### [WHAT IS NEEDED]
Repeat exactly the lines of the listing below, please, starting with the first and ending with the line containing "two pulled handles."; leave out the rest.

### [GIVEN DATA]
## Start

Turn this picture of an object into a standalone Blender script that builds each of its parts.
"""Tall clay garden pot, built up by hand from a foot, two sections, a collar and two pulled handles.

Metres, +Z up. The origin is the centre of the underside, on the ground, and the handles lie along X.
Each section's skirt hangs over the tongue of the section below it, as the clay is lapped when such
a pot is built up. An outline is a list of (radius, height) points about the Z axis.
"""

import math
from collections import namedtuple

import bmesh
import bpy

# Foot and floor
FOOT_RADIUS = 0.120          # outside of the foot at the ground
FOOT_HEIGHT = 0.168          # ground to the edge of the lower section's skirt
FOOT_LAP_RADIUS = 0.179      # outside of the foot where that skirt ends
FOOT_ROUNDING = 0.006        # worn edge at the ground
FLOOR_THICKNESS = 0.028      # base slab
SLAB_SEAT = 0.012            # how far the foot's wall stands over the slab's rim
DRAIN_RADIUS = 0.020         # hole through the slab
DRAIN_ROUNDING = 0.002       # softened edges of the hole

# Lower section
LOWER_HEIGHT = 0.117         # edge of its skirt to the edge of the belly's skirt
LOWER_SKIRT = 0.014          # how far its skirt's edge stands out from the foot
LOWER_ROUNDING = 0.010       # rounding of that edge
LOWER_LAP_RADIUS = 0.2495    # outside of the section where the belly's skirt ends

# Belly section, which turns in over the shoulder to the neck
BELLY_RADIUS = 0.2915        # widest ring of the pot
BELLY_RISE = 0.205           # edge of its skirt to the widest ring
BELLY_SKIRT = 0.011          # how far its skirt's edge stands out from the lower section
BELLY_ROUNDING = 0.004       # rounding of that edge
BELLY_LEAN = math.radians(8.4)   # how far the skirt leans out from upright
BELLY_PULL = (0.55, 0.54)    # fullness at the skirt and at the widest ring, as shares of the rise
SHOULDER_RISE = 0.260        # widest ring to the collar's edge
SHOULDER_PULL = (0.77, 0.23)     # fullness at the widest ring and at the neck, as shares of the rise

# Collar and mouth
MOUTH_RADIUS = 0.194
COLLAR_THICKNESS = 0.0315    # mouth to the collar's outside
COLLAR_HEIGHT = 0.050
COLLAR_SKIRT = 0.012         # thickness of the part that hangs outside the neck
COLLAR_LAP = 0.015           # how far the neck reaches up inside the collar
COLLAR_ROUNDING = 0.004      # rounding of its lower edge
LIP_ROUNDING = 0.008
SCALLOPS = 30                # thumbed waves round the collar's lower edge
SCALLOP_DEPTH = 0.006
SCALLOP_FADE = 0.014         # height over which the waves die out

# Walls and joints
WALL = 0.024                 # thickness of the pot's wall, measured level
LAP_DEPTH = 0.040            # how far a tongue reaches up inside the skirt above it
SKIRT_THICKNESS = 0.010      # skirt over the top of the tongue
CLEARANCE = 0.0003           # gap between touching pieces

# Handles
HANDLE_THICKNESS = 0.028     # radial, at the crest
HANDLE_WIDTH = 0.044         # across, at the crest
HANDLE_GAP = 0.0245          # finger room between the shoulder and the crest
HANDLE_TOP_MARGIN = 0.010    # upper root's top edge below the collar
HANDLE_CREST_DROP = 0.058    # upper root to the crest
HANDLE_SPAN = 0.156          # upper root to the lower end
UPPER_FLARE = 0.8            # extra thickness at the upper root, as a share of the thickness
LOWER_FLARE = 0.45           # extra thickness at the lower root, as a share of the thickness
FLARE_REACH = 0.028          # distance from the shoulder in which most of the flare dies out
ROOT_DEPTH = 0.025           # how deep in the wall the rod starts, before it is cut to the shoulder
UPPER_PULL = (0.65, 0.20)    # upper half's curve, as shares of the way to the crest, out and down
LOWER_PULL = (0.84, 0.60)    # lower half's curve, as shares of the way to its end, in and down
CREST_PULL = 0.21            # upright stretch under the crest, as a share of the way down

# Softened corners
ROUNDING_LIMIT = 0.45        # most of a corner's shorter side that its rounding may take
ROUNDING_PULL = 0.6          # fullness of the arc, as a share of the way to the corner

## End

### [TASK RESPONSE]
Turn this picture of an object into a standalone Blender script that builds each of its parts.
"""Tall clay garden pot, built up by hand from a foot, two sections, a collar and two pulled handles.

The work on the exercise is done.